Enter his final words. His final play. His final plan to rescue humankind from itself and gather us back under the Mother Hen God’s wings. His final instructions after eating some fish go like this, "Thus it is written, that the Messiah is to suffer and to rise from the dead on the third day, and that repentance and forgiveness of sins is to be proclaimed in his name to all nations, beginning from Jerusalem. You are witnesses of these things. And see, I am sending upon you what my Father promised; so stay here in the city until you have been clothed with power from on high."

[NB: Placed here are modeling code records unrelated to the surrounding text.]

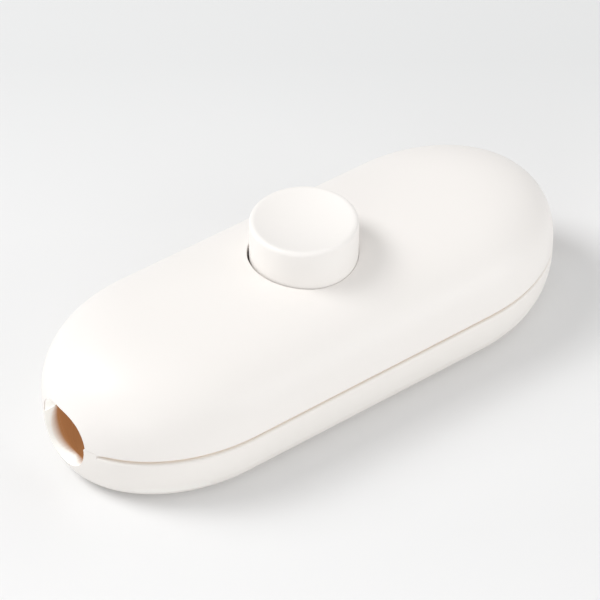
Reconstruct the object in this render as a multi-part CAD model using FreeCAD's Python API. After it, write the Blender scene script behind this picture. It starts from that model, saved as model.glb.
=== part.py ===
import FreeCAD, Part
import math
import os
from FreeCAD import Vector

# Inline cord switch: a domed cover and a base shell joined round a shadow gap, a dished push button
# and, inside, a rotary indexing switch, wire terminals and cord clamps.
# Millimetres. The origin is the centre of the rest face, +X runs along the cord and +Z is up.

# Outline shared by the two shells
body_length = 94.5
body_width = 38.0
end_reach = 24.0
seam_height = 10.4
foot_inset = 4.45
upright_wall = 1.5

# Dome of the cover, whose level lines shrink to a line along the crown
dome_rise = 12.4
crown_reach = 17.95
shoulder_power = 2.58
crown_power = 2.4

# Walls and the lap between the shells
base_wall = 2.3
base_floor = 2.3
inner_foot_inset = 2.6
cover_wall = 2.2
shadow_gap = 0.9
skirt_thickness = 0.8
tongue_clearance = 0.15
tongue_lap = 1.5
rim_round = 0.45

# Cord mouths, one at each end
mouth_radius = 5.45
mouth_drop = 0.9
mouth_land = 2.0
land_drop = 0.25

# Push button
button_radius = 8.67
button_stand = 6.4
button_wall = 1.4
button_rim_round = 0.85
button_rim_width = 1.1
button_dish_depth = 1.5
button_crown = 1.6
button_gap = 0.33
button_travel = 3.5
flange_width = 1.3
flange_thickness = 1.5
guide_wall = 2.0
guide_depth = 1.4
guide_gap = 0.1

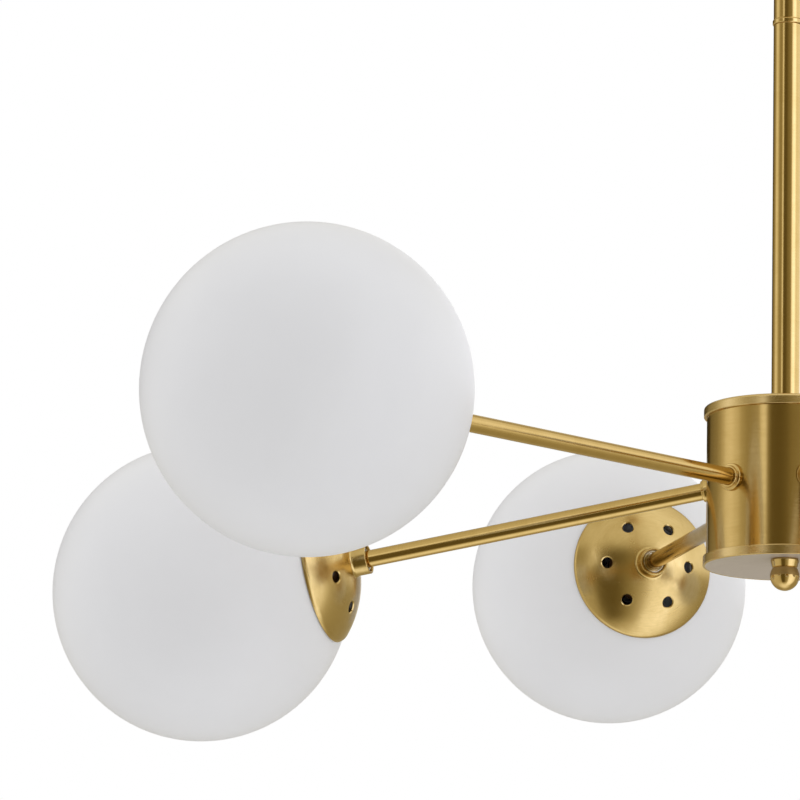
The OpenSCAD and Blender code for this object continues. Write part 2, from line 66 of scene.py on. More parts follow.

It’s brilliant! Get the recalcitrant chicks to gather one another back under the wings of our merciful, compassionate, forgiving, and caring God! We are to be witnesses of these things: repentance and forgiveness, which is turning back to God and accepting God’s love. God works through us.

 

Scenario Two in Acts – Forty days after the resurrection from the dead, once again he is with the disciples – and they want to know when he will overturn Rome and restore the monarchy of King David. ‘He replied, "It is not for you to know the times or periods that the Father has set by his own authority. But you will receive power when the Holy Spirit has come upon you; and you will be my witnesses in Jerusalem, in all Judea and Samaria, and to the ends of the earth." When he had said this, as they were watching, he was lifted up, and a cloud took him out of their sight.’ Translation: you will be my witnesses to the ends of the Earth! You will be given power from on high. And as I have said elsewhere, you will continue to do the things I do, and greater things than these! Brilliant once more! Note, however, they just stand there gazing into the sky until two characters dressed in white chide them: Don’t just stand there, get going and do what he said.

 

Do we get it? God is going to do God’s work of mercy, compassion, forgiveness, and care no longer through one man, but through all of us together. Knowing that we cannot do it all by ourselves, God will endow us with powers to succeed. And people will say when we feed them, or welcome them, for care for them out of God’s love and forgiveness, they will say, “You must have been sent by God. I thought I was on my own all this time, and here you are to rescue me, and accept me, and serve the Christ that is in me, and love me in all the ways that make me feel whole again!”

 

Instead of Jesus being God’s one-man demonstration project, Jesus commissions us all to be his Body on Earth – what the Episcopal Church calls the Domestic and Foreign Missionary Society (DFMS). DFMS is the official name of the church first adopted by the special General Convention of 1821 and incorporated by the New York State legislature. In 1835 the General Convention adopted a new constitution which made membership in the society no longer voluntary but inclusive of all the baptized in the Episcopal Church. We are all domestic and foreign missionaries. This is exactly what Jesus had in mind on that day he Ascended to return to the household of God’s merciful and compassionate and forgiving Love. Jesus imagined that together we could reach out in Love to rescue more of the whole world, empowered by his Father’s love.

 

The Feast of the Ascension is about you. It’s about me. It’s about us. It’s about Being the Domestic and Foreign Missionary Society. It’s about being the Love that is all around! It’s about accepting God’s power of Love and loving others – all others. All of the time. To the ends of the Earth. It’s a miracle. As one wag put it, God’s wrath is God’s relentless compassion, pursuing us even when we are at our worst. It will take imagination to do this work to which we are called. And hard work. But we will finally Be, finally act, as if we are truly created in the image of God.

 

Oh yeah, about those fledged Mocking Birds. I devised a way to trap them between the net and the soft vinal side-wall of the pool and gently, slowly, brought them up to safety, much to Mother Mocking Bird’s relief! It feels good to reach out and rescue others – for it rescues a little something inside of ourselves at the same time. Amen.